Sports: U.S., Russia at odds over Olympics safety

Rep. Peter King: No guarantee of security for athletes



Icy relations between United States and Russia haven’t warmed enough to ensure a safe Winter Olympics in Sochi next month, federal lawmakers said Sunday.

The former Cold War rivals are sparring over the best way to swap intelligence —  or at least how much to share —  less than two weeks before the festivities begin.

“The fact is that these are going to be very much threatened Olympics,” more so than previous games, Rep. Peter T. King, New York Republican and chairman of the House Homeland Security Committee’s subcommittee on counterterrorism, told ABC’s “This Week.”

He said he cannot give American athletes a “100 percent guarantee” that the 17-day event will be secure, and other lawmakers have said they wouldn’t want their families to attend the games.
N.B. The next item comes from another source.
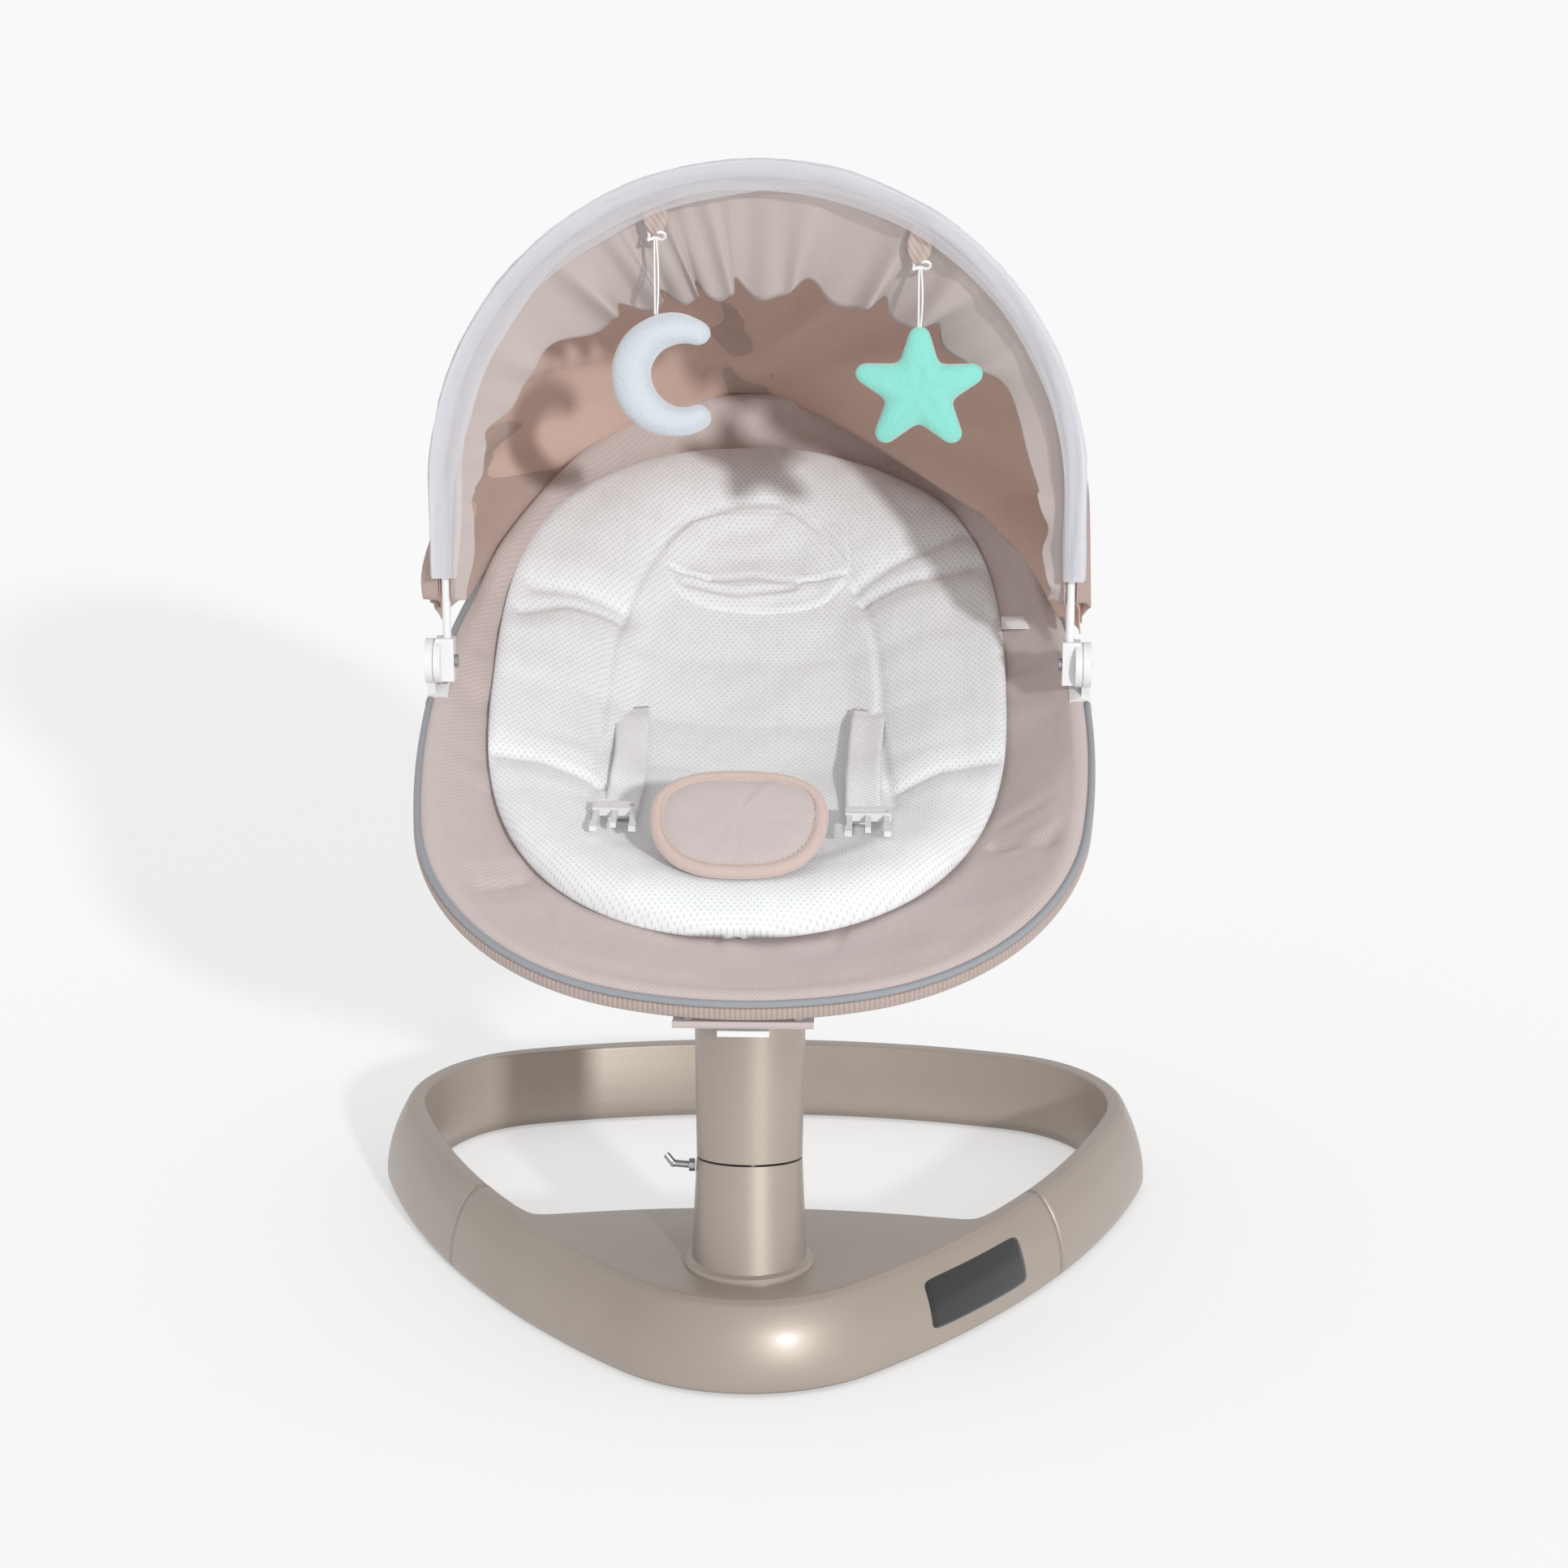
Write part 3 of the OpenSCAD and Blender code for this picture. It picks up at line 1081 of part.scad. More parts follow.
// Hand-laid routes, from the loop down to the toy.
moon_route = [[0, 0, 0], [0, 0, -6], [1, 0, -26], [0.5, 0, -40], [0, 0, cord_r + seat_gap - moon_string]];
star_route = [[0, 0, 0], [0, 0, -6], [-1, 0, -22], [-0.5, 0, -34], [0, 0, cord_r + seat_gap - star_string]];
module cord_tube(route) {
  swept([for (p = route) [for (a = [0:45:315]) p + cord_r * [cos(a), sin(a), 0]]]);
}
module moon_cord() {
  color(white_cloth) translate(moon_pivot - [0, 0, cord_r]) cord_tube(moon_route);
}
module star_cord() {
  color(white_cloth) translate(star_pivot - [0, 0, cord_r]) cord_tube(star_route);
}
// Plush crescent, open to the right; plush five-armed star.
moon_arc = [62, 298];            // where the crescent's tips lie, degrees
moon_turns = steps(moon_arc[0], moon_arc[1], 20);
module toy_moon() {
  cord_spot = moon_edge(moon_turns[4], 1);
  color([0.80, 0.85, 0.92]) translate(moon_pivot - [cord_spot[0], 0, moon_string + cord_spot[1]])
    rotate([90, 0, 0]) translate([0, 0, -toy_t / 2]) linear_extrude(toy_t)
    polygon([for (a = moon_turns) moon_edge(a, 1), for (i = [20:-1:0]) moon_edge(moon_turns[i], -1)]);
}
function moon_edge(a, side) =
  let(share = (a - moon_arc[0]) / (moon_arc[1] - moon_arc[0]),
      fat = 0.32 * moon_h * (0.55 + 0.45 * sin(180 * share)))
  (0.378 * moon_h + side * fat / 2) * heading(a);
module toy_star() {
  long = star_w / 1.98;            // centre to an arm's blunt tip
  squat = 0.95;                    // its height beside its width
  color([0.55, 0.90, 0.80]) translate(star_pivot - [0, 0, star_string + squat * long * cos(9)])
    rotate([90, 0, 0]) translate([0, 0, -toy_t / 2]) linear_extrude(toy_t)
    polygon([for (k = [0:4]) let(a = 90 + 72 * k)
      for (p = [long * heading(a - 9), long * heading(a + 9), 0.55 * long * heading(a + 36)])
        [p[0], squat * p[1]]]);
}

placed() base_front_shell();
placed() base_rear_shell();
placed() base_front_cover();
placed() base_rear_cover();
placed() joint_sleeves();
placed() foot_pads();
placed() cover_screws();
placed() panel_lens();
placed() control_board();
placed() speaker();
placed() dc_inlet();
placed() lower_column();
placed() bearing_housing();
placed() spindle_bearings();
placed() bearing_spacer();
placed() column_screws();
placed() drive_coil();
placed() lock_lever();
placed() upper_column();
placed() spindle();
placed() magnet_arm();
placed() drive_magnet();
placed() seat_hub();
placed() recline_lever();
placed() seat_yoke();
placed() recline_pin();
placed() cradle_left();
placed() cradle_right();
placed() foot_struts();
placed() cover_apron();
placed() frame_head_tube();
placed() frame_foot_tube();
placed() seat_cover();
placed() cover_piping();
placed() cover_band();
placed() liner_pad();
placed() head_support();
placed() strap_left();
placed() strap_right();
placed() buckle_left();
placed() buckle_right();
placed() care_tag();
placed() hinge_clip_left();
placed() hinge_clip_right();
placed() hinge_screws();
placed() hood_rear_panel();
placed() crotch_pad();
placed() canopy_bow();
placed() hinge_knuckle_left();
placed() hinge_knuckle_right();
placed() hood_front_panel();
placed() hood_valance();
placed() net_bundle();
placed() toy_loops();
placed() toy_moon();
placed() moon_cord();
placed() toy_star();
placed() star_cord();
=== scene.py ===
"""Looks of the electric baby swing: metres, on the frame that CAD packed.

Shapes repeat part.scad's named values, in millimetres about the base's middle,
and are moved to the part's own origin when a mesh is made.
"""

import math

import bpy
import numpy as np
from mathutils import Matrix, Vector, noise

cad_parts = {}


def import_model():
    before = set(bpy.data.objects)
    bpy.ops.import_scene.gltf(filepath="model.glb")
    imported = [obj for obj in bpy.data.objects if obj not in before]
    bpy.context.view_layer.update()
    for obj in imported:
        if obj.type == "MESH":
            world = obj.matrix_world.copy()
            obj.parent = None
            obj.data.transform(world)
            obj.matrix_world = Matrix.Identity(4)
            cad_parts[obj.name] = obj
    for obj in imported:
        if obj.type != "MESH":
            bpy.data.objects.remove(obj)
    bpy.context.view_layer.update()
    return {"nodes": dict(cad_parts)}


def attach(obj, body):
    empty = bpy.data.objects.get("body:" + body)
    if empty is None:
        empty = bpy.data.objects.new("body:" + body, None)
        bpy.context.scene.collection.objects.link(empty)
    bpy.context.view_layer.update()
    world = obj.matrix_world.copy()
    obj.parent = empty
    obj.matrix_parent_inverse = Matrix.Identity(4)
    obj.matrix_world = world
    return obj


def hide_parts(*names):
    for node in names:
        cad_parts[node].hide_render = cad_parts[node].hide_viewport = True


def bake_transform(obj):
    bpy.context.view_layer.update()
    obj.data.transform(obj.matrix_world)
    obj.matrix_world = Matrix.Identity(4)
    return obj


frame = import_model()

ORIGIN_Y = 17.8556               # the part's origin in the base's own frame


# --- small helpers -------------------------------------------------------------
def rad(a):
    return a * math.pi / 180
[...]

Tensions over the competition in Sochi, a Black Sea resort town west of the restive North Caucasus region, have been exacerbated in recent months by December bombings in the southern Russian city of Volgograd and taped threats to the games by local Muslim extremists.

Meanwhile, the U.S. and Russian governments have engaged in finger-pointing over their counterterrorism efforts, even as both nations say they want to secure the games in the spirit of Olympic cooperation.

“We’ve offered, I think, to be more helpful than they’ll allow us to be,” Rep. Adam B. Schiff, California Democrat, told NBC’s “Today Show.” “And part of that is they probably don’t want to share all the threat information they have with us because of the distrust between our two intelligence agencies.”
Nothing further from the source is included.